Time should be allotted between sessions to allow teams to exit fields/facilities prior to new teams arriving, and practice facilities must have adequate space for social distancing, according to the state health department. Equipment and items related to the activity must be sanitized before, during and after every event. If equipment cannot be sanitized during the activity, only participants of a single team must use equipment and items related to the activity.

Late last week, the OHSAA lifted its no-contact regulations for baseball, golf, softball, swimming and diving, tennis and track and field.
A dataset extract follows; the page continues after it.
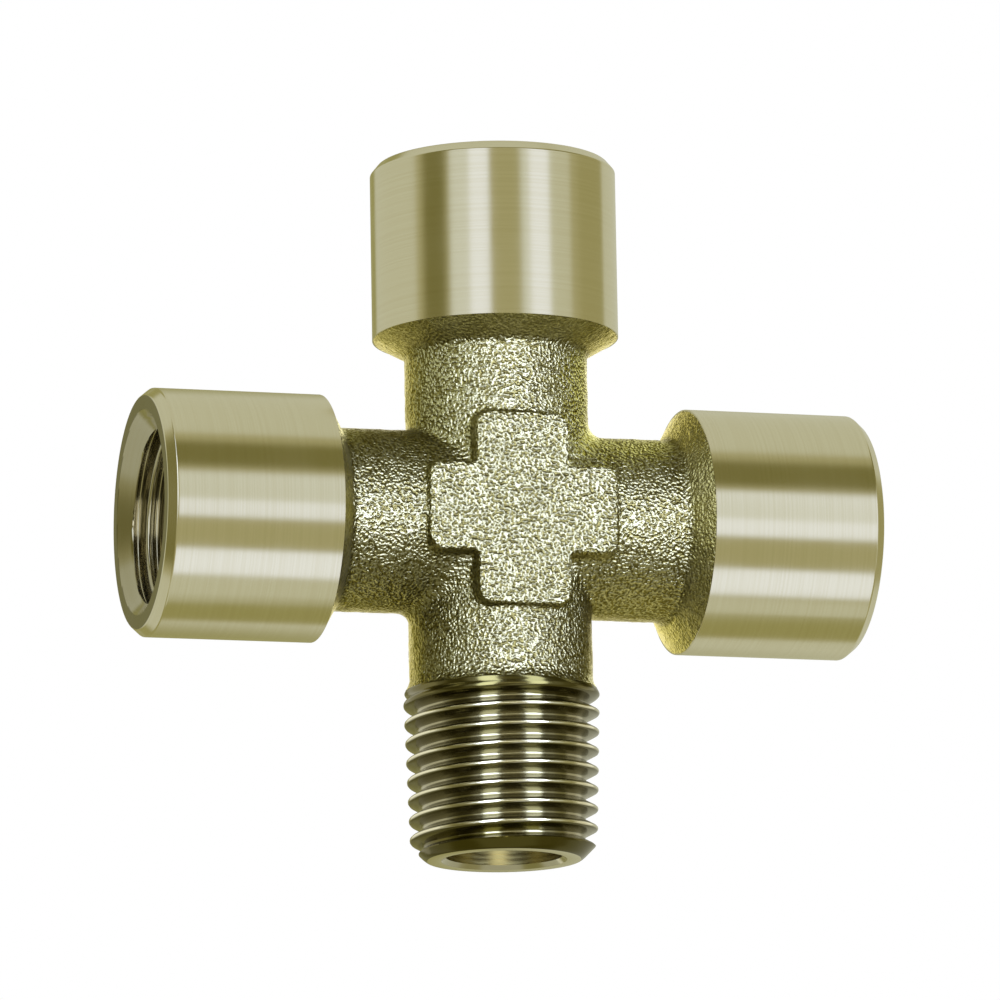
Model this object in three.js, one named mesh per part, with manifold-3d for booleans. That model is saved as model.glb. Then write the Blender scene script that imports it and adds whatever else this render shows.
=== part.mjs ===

The OHSAA memo added that those “low/no-contact sports” identified by the governor’s office may begin competition and skill training on Tuesday under specific mandated and recommended guidelines, such as baseball and softball coaches and players adhering to physical six-foot distancing except when the ball is in play, coaches wearing face coverings at all times and players wearing face coverings while not actively participating in the field of play.

The OHSAA memo added that competitions of any kind are not permitted for the contact sports, and there has been no date set for when competitions in those sports may begin.

After Thursday’s announcement from the OHSAA regarding individual skill training and removing the no-contact period for all sports beginning Tuesday, some area athletic directors caution that strict policies and procedures must still be followed, and that many facilities will remain closed, at least for the present.

“This is huge news for our athletes in the hope we can start back to normal in the coming weeks,” said Findlay High Athletic Director Nate Weihrauch.

“While we are excited about this news, safety is our top priority … While we will not start on May 26 we will take advantage of this opportunity and are excited about activities to begin.”

Patrick Henry AD Ben George said his school will be waiting until “at least June 1” before opening facilities, with Leipsic AD Gary Kreinbrink saying “Leipsic is closed until July 1.”

“We will be using next week to gather information, answer questions, and create effective policies to reopen,” George said in an email.

Elmwood AD Ty Traxler said, “We are holding a meeting on May 26th with our head coaches to devise a plan to re-open. We will then submit that to our administration for approval.”